Tras la Navidad, intensa y hermosa, y los divertidos carnavales, estaba deseando vivir mi primera Semana Santa como portuense. Ya la conocía, pero esperaba vivirla intensamente desde dentro. [Lee aquí los capítulos anteriores]

El destino no ha querido, quizás porque ese mismo destino quiere que permanezca más tiempo en estas tierras. Sin embargo y a pesar de este particular Domingo de Ramos, confinado y eternamente pegado a mi balcón, tomo la tablet y entro en mi internet.

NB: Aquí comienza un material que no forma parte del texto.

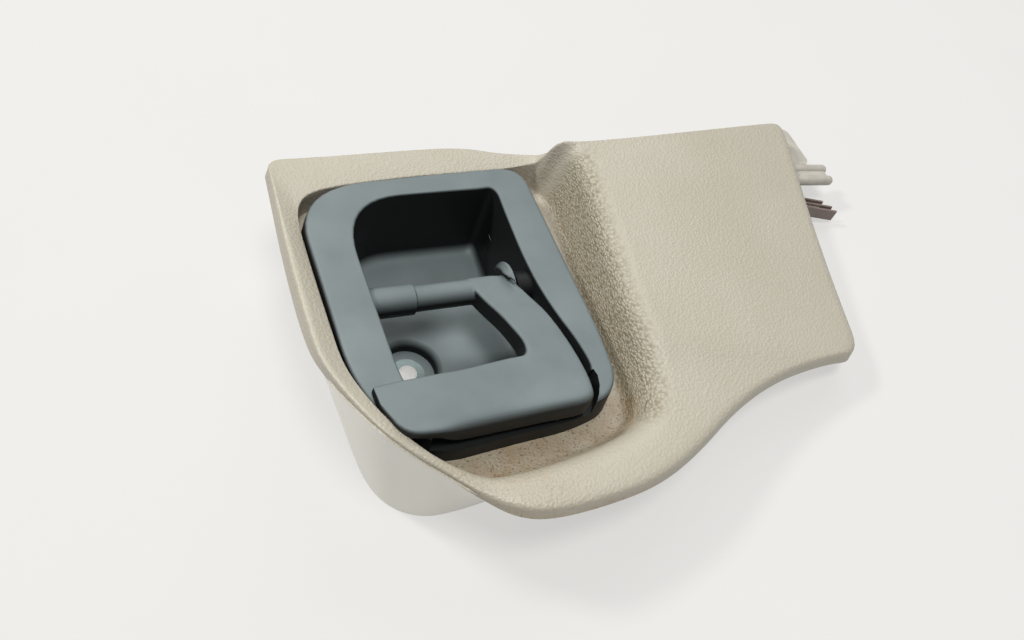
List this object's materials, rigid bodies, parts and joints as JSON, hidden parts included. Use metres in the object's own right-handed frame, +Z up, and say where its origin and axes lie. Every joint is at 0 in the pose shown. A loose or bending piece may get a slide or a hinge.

La tecnología nos hace más llevadero el encierro, y tras varios meses y aprovechando el aburrimiento, mi red de contactos es bastante aceptable. Ese acercamiento me permite entender la pasión que suscita la Semana Santa. Las redes se inundan de vídeos, de frases sobre las fechas, y todos y cada uno de los cofrades viven de forma especial esta particular Semana.

Desde mi entender, esta semana era de recogimiento, de oración, pero curiosamente, y por lo que voy conociendo, en estas tierras hasta de la oración, el recogimiento y el dolor se hace algo hermoso y agradable.

Mi primera Semana Santa se ha postergado, y aun así, cuanto más veo más siento. El redoblar de los tambores me llena por dentro, sintiendo una presión en el estomago que emociona, las cornetas llenan mi cabeza de una concentración que solo deja espacio para la imagen que se aleja.

La música, la música me envuelve trasportándome junto con la imagen de la Virgen a la vía dolorosa llenándome de sentimientos. Pero todo ello, que al ver los vídeos me emociona y envuelve, no tienen   comparación con algo que mi amigo  (¿cómo llevará el encierro?) me dijo que requiere especial atención… el racheó, el dulce mecido de los faldones mientras las zapatillas de los costaleros van doblando una esquina. Y era cierto, era algo especial, sobre todo para una persona que entendía, y hablo en pasado, la Semana Santa como recogimiento y dolor.

De todo lo que voy viendo, me quedo con el silencio respetuoso roto solo por los pies rozando el cielo, y digo bien, porque he comprendido que durante estos días, las calles de las ciudades se convierten en un peculiar cielo por el que nuevamente Dios se hace cofrade.